Karar ya da güç sahibi ne söylese alkış, farklı görüşler bile aynı coşkuyla alkışlanıyor. Bu nasıl bir akıl tutulmasıdır? İnsan bir duruşa, bir kıbleye sahip olmalıdır; aksi hâlde omurgasızlık baş gösterir. Bugün bir partiye sorgusuz sualsiz biat edenler iyi bilmelidir ki partiler, demokrasi, özgürlük ve eleştiri sayesinde vardır. Aksi hâlde, bugün kutsanan hiçbir liderin adı bile anılmazdı.
Statükonun ve gücün konforuna sığınarak yağcılık yapmak yerine, vatanı gerçekten düşünenler eleştirmekten kaçınmaz.

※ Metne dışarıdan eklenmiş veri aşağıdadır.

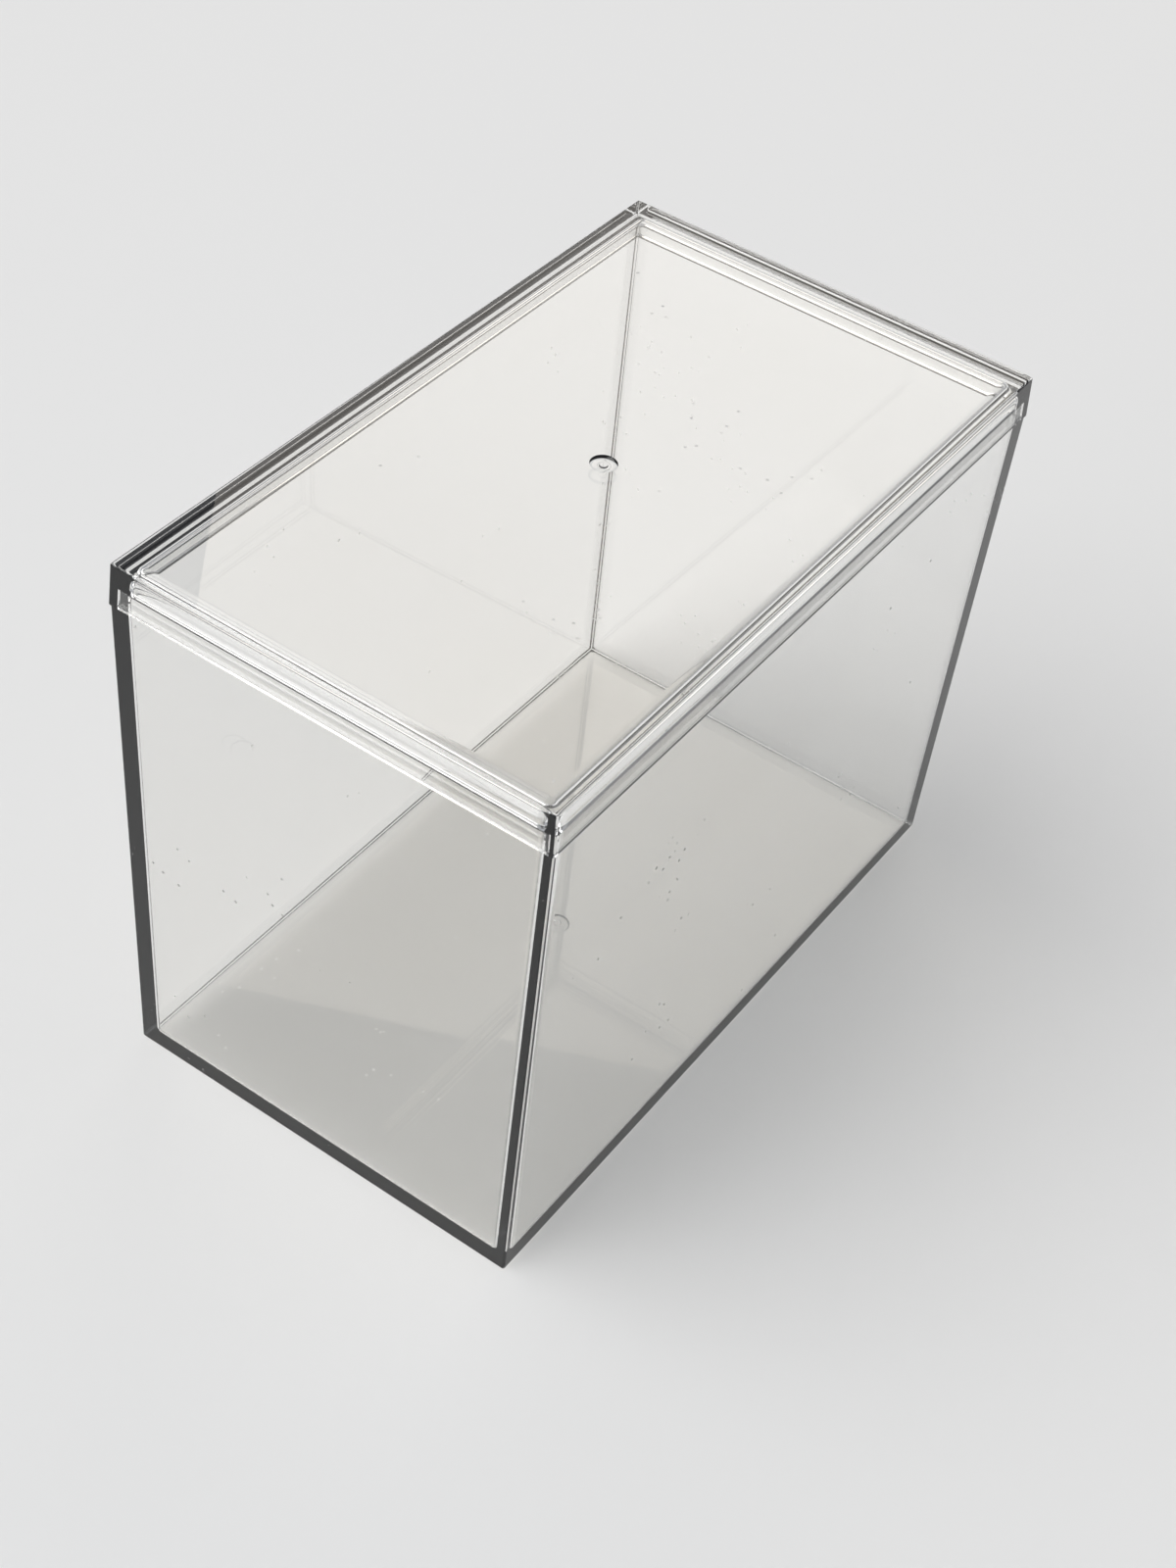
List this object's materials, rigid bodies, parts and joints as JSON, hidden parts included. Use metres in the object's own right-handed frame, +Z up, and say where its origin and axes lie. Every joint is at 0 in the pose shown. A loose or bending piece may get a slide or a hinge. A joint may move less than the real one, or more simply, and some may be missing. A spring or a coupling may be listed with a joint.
{
  "type": "clear storage box with lid",
  "caption": "Rectangular clear plastic storage box with a lift-off lid whose thin lip laps over a stepped rim.",
  "frame": {"origin": "middle of the underside of the body, on the surface that it stands on", "axes": "+X along the long side, +Y along the short side, +Z up through the lid"},
  "size_m": [0.12, 0.071, 0.0925],
  "materials": {
    "clear_body": "clear colourless moulded plastic, polished, slightly warm where light gathers in the edges",
    "clear_lid": "clear colourless moulded plastic, polished, with a round feed mark in the middle of the top"
  },
  "bodies": {
    "body": {"box_body": "clear_body"},
    "lid": {"lid": "clear_lid"}
  },
  "joints": [
    {"name": "lid_lift", "type": "slide", "parent": "body", "child": "lid", "axis": [0, 0, 1], "range_m": [0, 0.1]}
  ]
}
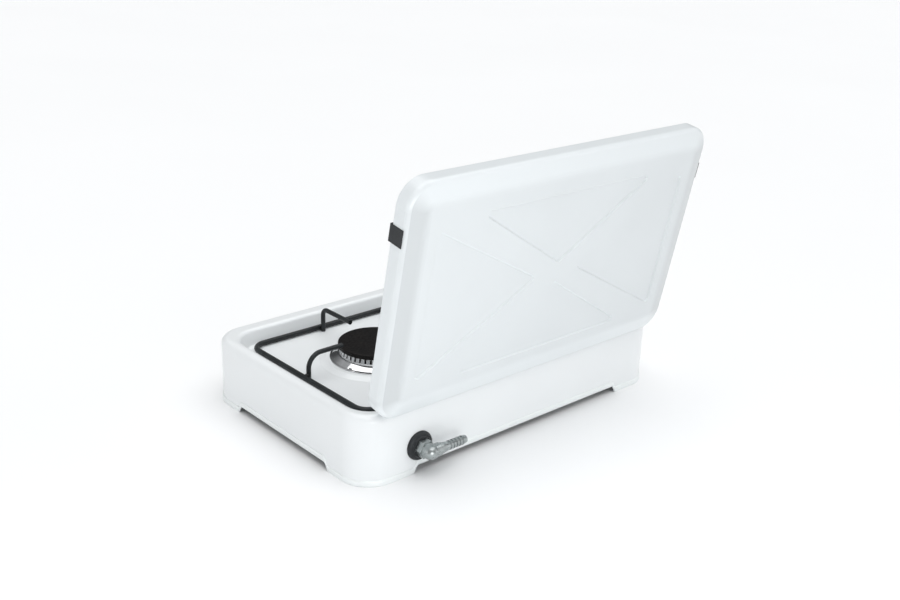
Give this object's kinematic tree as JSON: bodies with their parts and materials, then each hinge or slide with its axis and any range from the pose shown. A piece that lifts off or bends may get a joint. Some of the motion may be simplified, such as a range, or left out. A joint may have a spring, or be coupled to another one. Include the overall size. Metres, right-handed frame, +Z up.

Siyasi kararlar doğası gereği eleştirilir. Türk milletinin geleceğini ilgilendiren her karar, toplumun ikna edilmesini gerektirir. Siyasi makamlar, milletin emanetidir. Doğru yaptığına inananlar, toplumunu bilgilendirmek ve ikna etmek zorundadır.
Terör örgütleri korku salarak hâkim olmaya çalıştığında bunu yanlış buluyorsak, toplumu zorla sindirmek de aynı ölçüde sakıncalıdır. İnsan, insanca yaşamalı; temel hak ve hürriyetlerden istifade etmelidir. Türk tarihi, insan onurunu ve yaşama hakkını koruma tarihidir. Türk milleti, en ağır bedelleri öder ancak özgürlüğünden asla taviz vermez.
Eleştiri, karar vericilerin yanlış yapmasını önler ve toplumun desteğini güçlendirir. Gerçek liderler, eleştiriye değer verir çünkü seven, sevdiğini eleştirir. Karar vericilerin hep haklı, eleştirenlerin hep haksız olduğu düşüncesi insan doğasına aykırıdır.
"Benim hatamı bana söyleyenden Allah razı olsun." (Hz. Ömer (R.A))
Türk milletinin haklı eleştiri yapma cesaretinden mahrum bırakılmaması dileğiyle... Allah bizlere doğruların yanında, yanlışların karşısında duran bir ömür nasip etsin!